Al popolo di Messina
di Benito Mussolini
Messinesi!
Come ho detto ieri sera ai vostri fratelli di Catania, non è, questo che io compio, un viaggio politico o ufficiale; è semplicemente un pellegrinaggio di devozione e di amore verso la vostra terra, che ancora una volta è duramente colpita.
Ho pensato, tornando da Catania, di fermarmi a Messina per rendermi conto della situazione della vostra città. Già da una prima impressione, che potrei chiamare decisiva, ho avuto la nozione del problema che si esprime in questi molteplici termini: gran parte di Messina attende la sua ricostruzione. Oggi stesso io desidero sentire dalla viva voce dei vostri rappresentanti quali sono gli immediati bisogni della vostra città; devo dichiararvi che il Governo intende di compiere e compirà il suo preciso e categorico dovere. Messina deve completamente risorgere, deve tornare bella, grande, prosperosa come era una volta. Non è soltanto un interesse messinese o siciliano, è un interesse di ordine squisitamente nazionale. Sono qui dunque per porgervi l'attestazione sincera, fraterna, veramente fraterna, del Governo Nazionale, che è, in questo momento, lo affermo in modo solenne, l'interprete sicuro della rinnovata coscienza nazionale italiana.

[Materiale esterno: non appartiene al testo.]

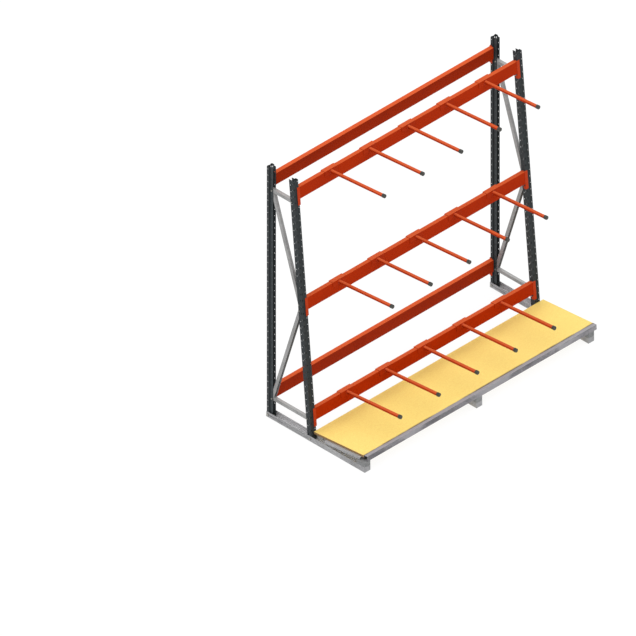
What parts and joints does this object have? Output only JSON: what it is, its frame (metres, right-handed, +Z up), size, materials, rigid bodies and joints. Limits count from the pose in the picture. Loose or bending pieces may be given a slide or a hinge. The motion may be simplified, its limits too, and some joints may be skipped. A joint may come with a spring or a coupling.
{
  "type": "cantilever rack",
  "caption": "Free-standing rack bay with a leaning front face: perforated A-frames, box beams, hook-on round arms that slide along the beams, and a sloping board deck.",
  "frame": {"origin": "centre of the footprint box, on the floor", "axes": "+X along the beams to the right of someone facing the deck, +Y to the rear, +Z up"},
  "size_m": [2.903, 1.23, 2.703],
  "materials": {
    "orange_paint": "satin powder coat",
    "arm_paint": "satin powder coat",
    "anthracite_paint": "satin powder coat",
    "galvanised_steel": "pre-galvanised, matt",
    "packer_steel": "dark galvanised, matt",
    "zinc_fastener": "zinc plated",
    "chipboard": "matt pressed chips",
    "cap_plastic": "moulded"
  },
  "bodies": {
    "root": {"rear_beam_top": "orange_paint", "rear_beam_bottom": "orange_paint", "front_beam_top": "orange_paint", "front_beam_middle": "orange_paint", "front_beam_bottom": "orange_paint", "front_beam_connectors": "orange_paint", "rear_beam_connectors": "orange_paint", "rear_post_left": "anthracite_paint", "rear_post_right": "anthracite_paint", "front_post_left": "anthracite_paint", "front_post_right": "anthracite_paint", "safety_pins": "anthracite_paint", "base_channel_left": "galvanised_steel", "base_channel_right": "galvanised_steel", "middle_foot_channel": "galvanised_steel", "horizontal_braces_left": "galvanised_steel", "horizontal_braces_right": "galvanised_steel", "diagonal_braces_left": "galvanised_steel", "diagonal_braces_right": "galvanised_steel", "deck_front_rail": "galvanised_steel", "deck_rear_rail": "galvanised_steel", "deck_bearers": "galvanised_steel", "deck_packers": "packer_steel", "brace_bolts": "zinc_fastener", "brace_nuts": "zinc_fastener", "brace_spacer_sleeves": "zinc_fastener", "base_bolts": "zinc_fastener", "base_nuts": "zinc_fastener", "deck_board": "chipboard"},
    "arm_top_1": {"top_arm_1": "arm_paint", "top_arm_cap_1": "cap_plastic"},
    "arm_top_2": {"top_arm_2": "arm_paint", "top_arm_cap_2": "cap_plastic"},
    "arm_top_3": {"top_arm_3": "arm_paint", "top_arm_cap_3": "cap_plastic"},
    "arm_top_4": {"top_arm_4": "arm_paint", "top_arm_cap_4": "cap_plastic"},
    "arm_top_5": {"top_arm_5": "arm_paint", "top_arm_cap_5": "cap_plastic"},
    "arm_middle_1": {"middle_arm_1": "arm_paint", "middle_arm_cap_1": "cap_plastic"},
    "arm_middle_2": {"middle_arm_2": "arm_paint", "middle_arm_cap_2": "cap_plastic"},
    "arm_middle_3": {"middle_arm_3": "arm_paint", "middle_arm_cap_3": "cap_plastic"},
    "arm_middle_4": {"middle_arm_4": "arm_paint", "middle_arm_cap_4": "cap_plastic"},
    "arm_middle_5": {"middle_arm_5": "arm_paint", "middle_arm_cap_5": "cap_plastic"},
    "arm_bottom_1": {"bottom_arm_1": "arm_paint", "bottom_arm_cap_1": "cap_plastic"},
    "arm_bottom_2": {"bottom_arm_2": "arm_paint", "bottom_arm_cap_2": "cap_plastic"},
    "arm_bottom_3": {"bottom_arm_3": "arm_paint", "bottom_arm_cap_3": "cap_plastic"},
    "arm_bottom_4": {"bottom_arm_4": "arm_paint", "bottom_arm_cap_4": "cap_plastic"},
    "arm_bottom_5": {"bottom_arm_5": "arm_paint", "bottom_arm_cap_5": "cap_plastic"}
  },
  "joints": [
    {"name": "top_arm_1_slide", "type": "slide", "parent": "root", "child": "arm_top_1", "axis": [1, 0, 0], "range_m": [-0.15, 0.15]},
    {"name": "top_arm_2_slide", "type": "slide", "parent": "root", "child": "arm_top_2", "axis": [1, 0, 0], "range_m": [-0.15, 0.15]},
    {"name": "top_arm_3_slide", "type": "slide", "parent": "root", "child": "arm_top_3", "axis": [1, 0, 0], "range_m": [-0.15, 0.15]},
    {"name": "top_arm_4_slide", "type": "slide", "parent": "root", "child": "arm_top_4", "axis": [1, 0, 0], "range_m": [-0.15, 0.15]},
    {"name": "top_arm_5_slide", "type": "slide", "parent": "root", "child": "arm_top_5", "axis": [1, 0, 0], "range_m": [-0.15, 0.15]},
    {"name": "middle_arm_1_slide", "type": "slide", "parent": "root", "child": "arm_middle_1", "axis": [1, 0, 0], "range_m": [-0.15, 0.15]},
    {"name": "middle_arm_2_slide", "type": "slide", "parent": "root", "child": "arm_middle_2", "axis": [1, 0, 0], "range_m": [-0.15, 0.15]},
    {"name": "middle_arm_3_slide", "type": "slide", "parent": "root", "child": "arm_middle_3", "axis": [1, 0, 0], "range_m": [-0.15, 0.15]},
    {"name": "middle_arm_4_slide", "type": "slide", "parent": "root", "child": "arm_middle_4", "axis": [1, 0, 0], "range_m": [-0.15, 0.15]},
    {"name": "middle_arm_5_slide", "type": "slide", "parent": "root", "child": "arm_middle_5", "axis": [1, 0, 0], "range_m": [-0.15, 0.15]},
    {"name": "bottom_arm_1_slide", "type": "slide", "parent": "root", "child": "arm_bottom_1", "axis": [1, 0, 0], "range_m": [-0.15, 0.15]},
    {"name": "bottom_arm_2_slide", "type": "slide", "parent": "root", "child": "arm_bottom_2", "axis": [1, 0, 0], "range_m": [-0.15, 0.15]},
    {"name": "bottom_arm_3_slide", "type": "slide", "parent": "root", "child": "arm_bottom_3", "axis": [1, 0, 0], "range_m": [-0.15, 0.15]},
    {"name": "bottom_arm_4_slide", "type": "slide", "parent": "root", "child": "arm_bottom_4", "axis": [1, 0, 0], "range_m": [-0.15, 0.15]},
    {"name": "bottom_arm_5_slide", "type": "slide", "parent": "root", "child": "arm_bottom_5", "axis": [1, 0, 0], "range_m": [-0.15, 0.15]}
  ]
}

Il Governo che ho l'onore di rappresentare si è trovato sulle braccia una infinità di problemi arretrati. Non faccio accuse al passato, è una constatazione di fatto. Questi problemi dovranno essere risolti, saranno risolti perché è utile, perché è necessario, perché è doveroso.
Messinesi!
Il tempo in cui le isole che tanto sacrificio di sangue hanno dato alla nostra gloriosa e vittoriosa guerra erano dimenticate o trattate come colonie, questo tempo è ormai lontano, sepolto, sotterrato per sempre. La fraternità e la solidarietà nazionale non devono essere più, d'ora innanzi, soltanto delle parole per le cerimonie, ma devono essere opere concrete di solidarietà nazionale ed umana. L'Italia deve molto alle sue isole; la Sardegna e la Sicilia furono dimenticate purtroppo, ma queste isole dimenticate nell'ora del cimento si sono ricordate superbamente della Patria comune.
Parto da questa vostra terra con una impressione di tristezza per ciò che ho visto a Linguaglossa, ma anche con una impressione di fierezza perché, a Linguaglossa ed altrove, ho visto una popolazione seria, tranquilla, laboriosa, veramente degna della tradizione superba della vostra isola. Ne terrò conto, e mentre vi prego di gradire l'attestazione della mia sincera e fraterna simpatia di compagno, vi invito a levare insieme il grido che riassume la nostra fede di italiani: “Viva il Re! Viva l'Italia! Viva il Fascismo!”